(Scripts that build objects)
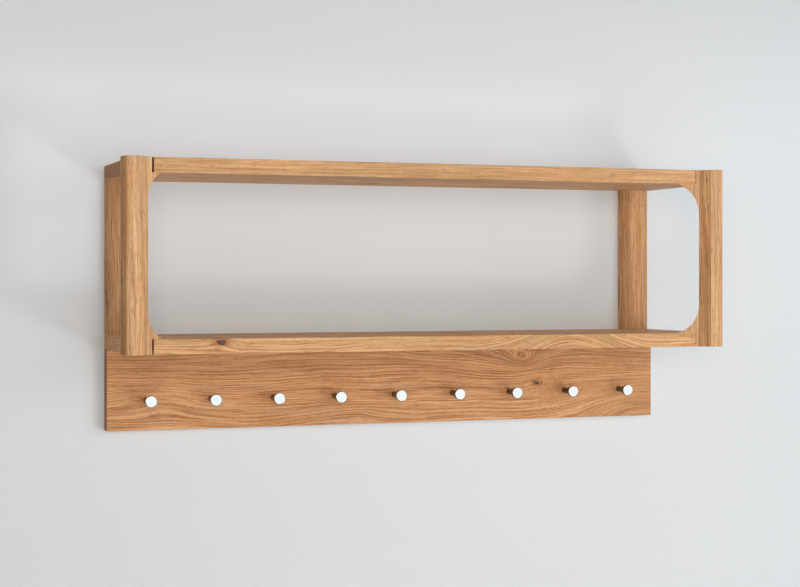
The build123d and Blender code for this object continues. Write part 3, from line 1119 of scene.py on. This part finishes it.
# %% [markdown]
# ## Light
# A wide softbox stands where a window would be, to the right of the camera. The pegs' flat faces mirror
# it, so it reaches far enough sideways for all nine. A smaller one near the camera keeps the sides that
# face it from going grey, one at the side shapes the round posts, and two low ones throw the pegs'
# shadows up to the left and light the undersides. Two long narrow ones above wash the wall over the shelf,
# and thin the shadow there. One behind the wall shows the back. Area lamps are used because their size
# sets how soft a shadow is, which a point or a sun lamp can't do as plainly.

# %% Lamps
COOL = (0.93, 0.96, 1.0)
WARM_LAMP = (1.0, 0.85, 0.70)


def softbox(name, spot, size, power, colour, target=SHELF_CENTRE, beam=180):
    """Hangs a rectangular area lamp, width by height in metres, and turns it to its target."""
    lamp = bpy.data.lights.new(name, "AREA")
    lamp.shape = "RECTANGLE"
    lamp.size, lamp.size_y = size
    lamp.energy = power
    lamp.color = colour
    lamp.spread = math.radians(beam)
    holder = bpy.data.objects.new(name, lamp)
    holder.location = spot
    holder.rotation_euler = (Vector(target) - Vector(spot)).to_track_quat("-Z", "Y").to_euler()
    holder.visible_camera = False
    bpy.context.scene.collection.objects.link(holder)


softbox("window softbox", (1.50, -3.15, 0.20), (4.2, 2.3), 59.0, (0.87, 0.95, 1.0))
softbox("camera softbox", (-0.90, -3.10, 0.35), (1.2, 1.0), 26.0, (1.0, 0.90, 0.79))
softbox("side softbox", (3.20, -1.60, 0.20), (1.6, 1.6), 5.0, WARM_LAMP)
softbox("low softbox", (1.30, -2.60, -0.75), (0.5, 0.4), 12.0, (0.95, 0.98, 1.0))
softbox("floor softbox", (0.0, -2.40, -1.00), (1.6, 0.6), 4.0, WARM_LAMP)
softbox("wall softbox", (0.05, -0.42, 0.74), (2.4, 0.3), 0.45, COOL, (0.05, 0.0, 0.33), 65)
softbox("wash softbox", (-0.11, -0.26, 0.62), (1.0, 0.06), 0.105, COOL, (-0.11, 0.0, 0.385), 50)
softbox("back softbox", (0.60, 2.60, 0.90), (1.8, 1.4), 34.0, (1.0, 0.99, 0.98))
print("lamps:", len(bpy.data.lights))

# %% [markdown]
# ### World
# The world adds an even level from all round, as white walls do. The camera sees it brighter than that,
# also in metal and through glass, and in the colour that the wall fades into. One level for both would
# either flatten the shadows or leave the background dark.

# %% World
EVEN_LEVEL = 0.15

world = bpy.data.worlds.new("pale room")
world.use_nodes = True
bpy.context.scene.world = world
tree = world.node_tree
even = tree.nodes["Background"]
even.inputs[0].default_value = (1.0, 0.985, 0.97, 1.0)
even.inputs[1].default_value = EVEN_LEVEL
shown = add(tree, "Background", PALE_GREY, 1.0)
path = tree.nodes.new("ShaderNodeLightPath").outputs
seen = calc(tree, "MAXIMUM", path["Is Camera Ray"], path["Is Glossy Ray"])
seen = calc(tree, "MAXIMUM", seen, path["Is Transmission Ray"])
mixed = add(tree, "MixShader", seen, even.outputs[0], shown.outputs[0])
join(tree, tree.nodes["World Output"].inputs[0], mixed.outputs[0])
bpy.context.scene.view_settings.view_transform = "Standard"
print("the world gives a level of", EVEN_LEVEL, "and shows", PALE_GREY[:3])

# %% [markdown]
# ## Camera
# A long lens, level, a little to the left of the shelf and turned towards it. The small shift lowers the
# frame without tilting the camera, which keeps upright edges upright.

# %% Camera
eye = bpy.data.cameras.new("camera")
eye.lens = 76.1
eye.sensor_width = 36.0
eye.shift_y = -0.0176
camera = bpy.data.objects.new("camera", eye)
camera.location = (-0.9553, -2.7009, 0.1761)
camera.rotation_euler = (math.radians(90), 0.0, math.radians(-19.82))
bpy.context.scene.collection.objects.link(camera)
bpy.context.scene.camera = camera
print("camera at", [round(v, 3) for v in camera.location])

# %% [markdown]
# ## Size
# Sanding and turning must not change what the part measures.

# %% Update the scene
bpy.context.view_layer.update()
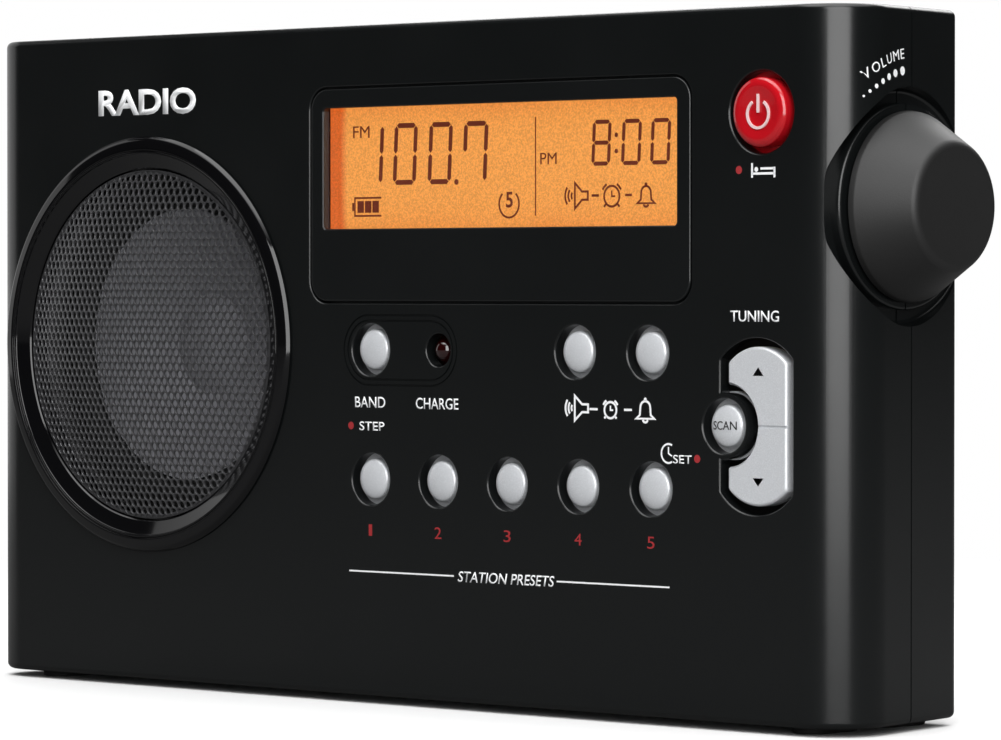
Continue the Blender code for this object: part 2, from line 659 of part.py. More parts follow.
def build_feet():
    """Four rubber bars under the casing."""
    for end, y in (("front", FOOT_FRONT_Y), ("rear", FOOT_REAR_Y)):
        for side, sign in (("left", -1), ("right", 1)):
            at = (sign * FOOT_X, y, -(FOOT_HEIGHT + GAP) / 2)
            slab(f"foot_{end}_{side}", foot_outline(), FOOT_HEIGHT - GAP, at, material=SOFT_BLACK)


def build_screws():
    """Pan-head screws in the tunnels of the rear shell."""
    for name, x, z in screw_places():
        head = SCREW_HEAD_RADIUS
        profile = [(0, SCREW_HEAD), (head * 0.7, SCREW_HEAD), (head, SCREW_HEAD * 0.5), (head, 0)]
        profile += [(SCREW_RADIUS, 0), (SCREW_RADIUS, -SCREW_LENGTH), (0, -SCREW_LENGTH)]
        at = (x, SIDE_DEPTH - SCREW_SINK + GAP, z)
        turned(name, profile, at, "+Y", material=STEEL, steps=12)


# ---- loudspeaker ----
def dome(radius, sag, steps):
    """Radius and drop of points along a shallow dome, from its apex to its edge."""
    sphere = (radius**2 + sag**2) / (2 * sag)
    reach = math.asin(radius / sphere)
    angles = [reach * i / steps for i in range(steps + 1)]
    return [(sphere * math.sin(a), -sphere * (1 - math.cos(a))) for a in angles]


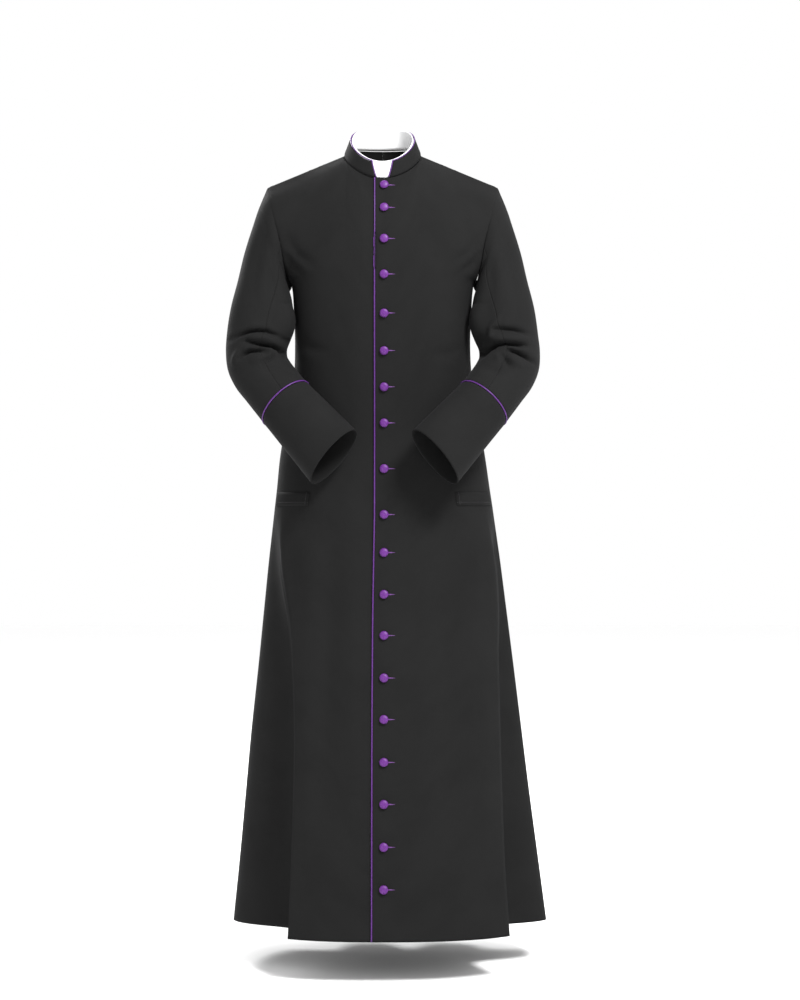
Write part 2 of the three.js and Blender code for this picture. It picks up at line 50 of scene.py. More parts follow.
# ---- sizes of the cloth ----
CLOTH = 1.5            # thickness of the body, sleeves and welts
SEAM = 0.03            # each edge stands this far back from its seam line
PIPING_RADIUS = 1.35
PIPING_ROOM = PIPING_RADIUS + 0.45
PIPING_SINK = 0.3      # the front edge's piping lies this far below the outside of the cloth
LAP_EDGE_X = 12.5      # the lapping front ends this far past the centre
LAP_SHARES = (0.4, 0.85, 0.96, 1.0)   # columns between the centre and that edge
UNDERLAP_INSET = 2.6   # the other front runs this far below it
UNDERLAP_FADE = [-1, 1, 2, 3], [1, 1, 0.5, 0]   # columns, and the share of the inset at each
COLUMNS = 14           # a quarter of the body, centre line to side seam
NECK_COLUMNS = 6
ROUNDNESS = 2.4
NECK = dict(half_width=73.5, front=80, back=70, z=-8.75, slope=35.5, sag=8.75)
YOKE_EASE = 0.4        # how much later the middle of a shoulder drops than its ends
SHOULDER_TIP = np.array([218.0, 4.0, -59.0])
CHEST_Z = -250
GRAIN = 7.0            # spacing of the points down the skirt
FINE_GRAIN = 3.5       # and over the chest, round the armholes and down the arms

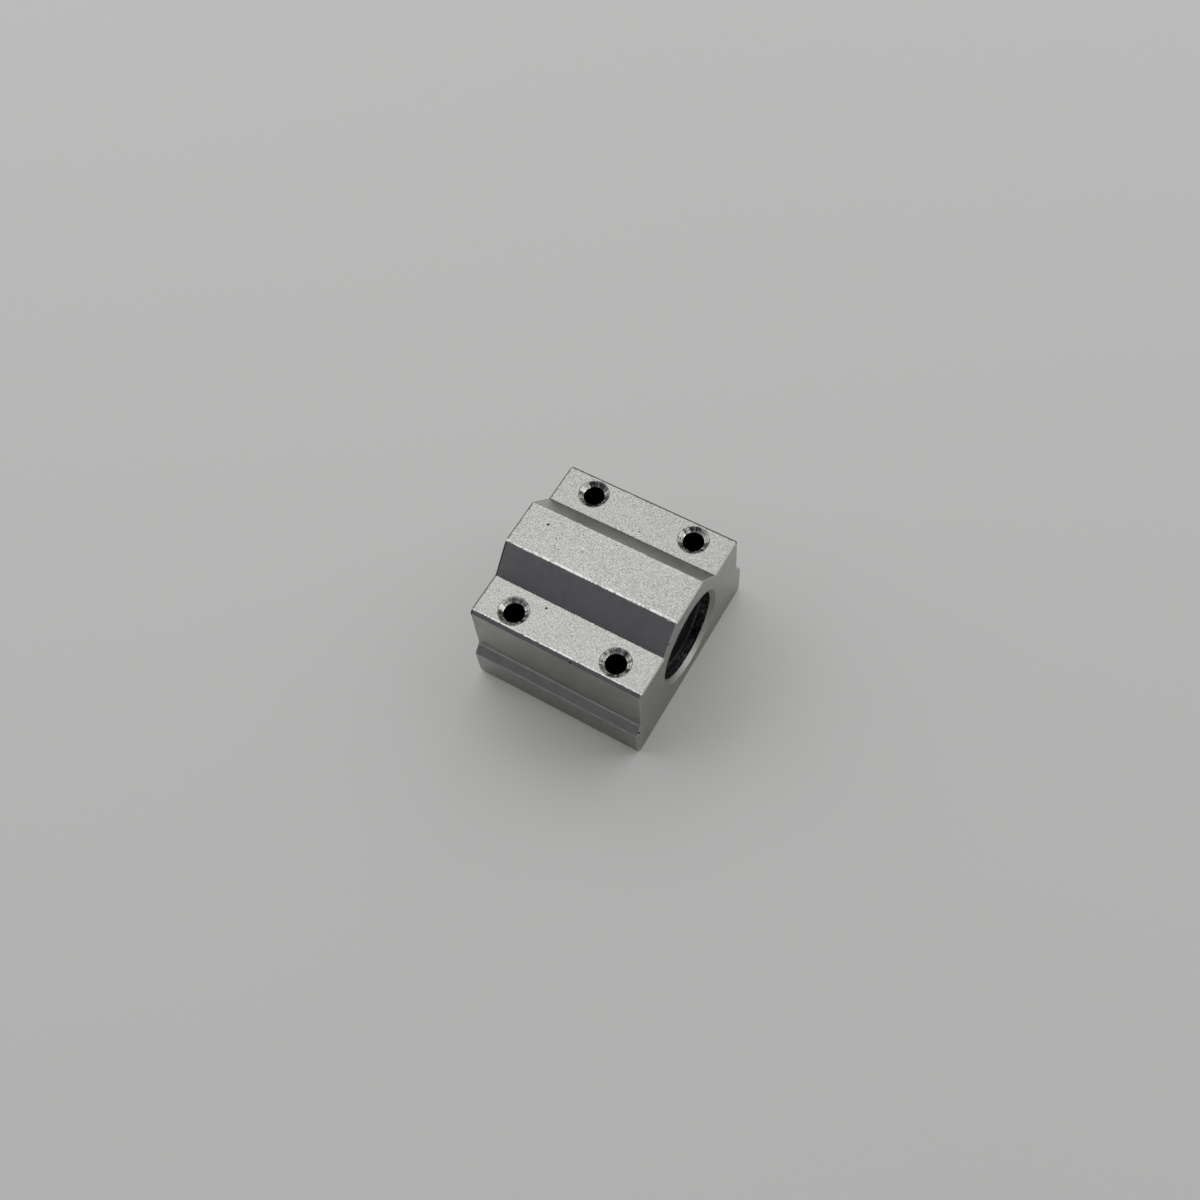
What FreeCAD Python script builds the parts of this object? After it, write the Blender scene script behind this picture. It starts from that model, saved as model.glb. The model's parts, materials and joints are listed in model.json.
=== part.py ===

* _Problem description_: From the entries above, copy every line that holds the word "picture".

* _Answer_:
Write part 2 of the three.js and Blender code for this picture. It picks up at line 50 of scene.py. More parts follow.
What FreeCAD Python script builds the parts of this object? After it, write the Blender scene script behind this picture. It starts from that model, saved as model.glb. The model's parts, materials and joints are listed in model.json.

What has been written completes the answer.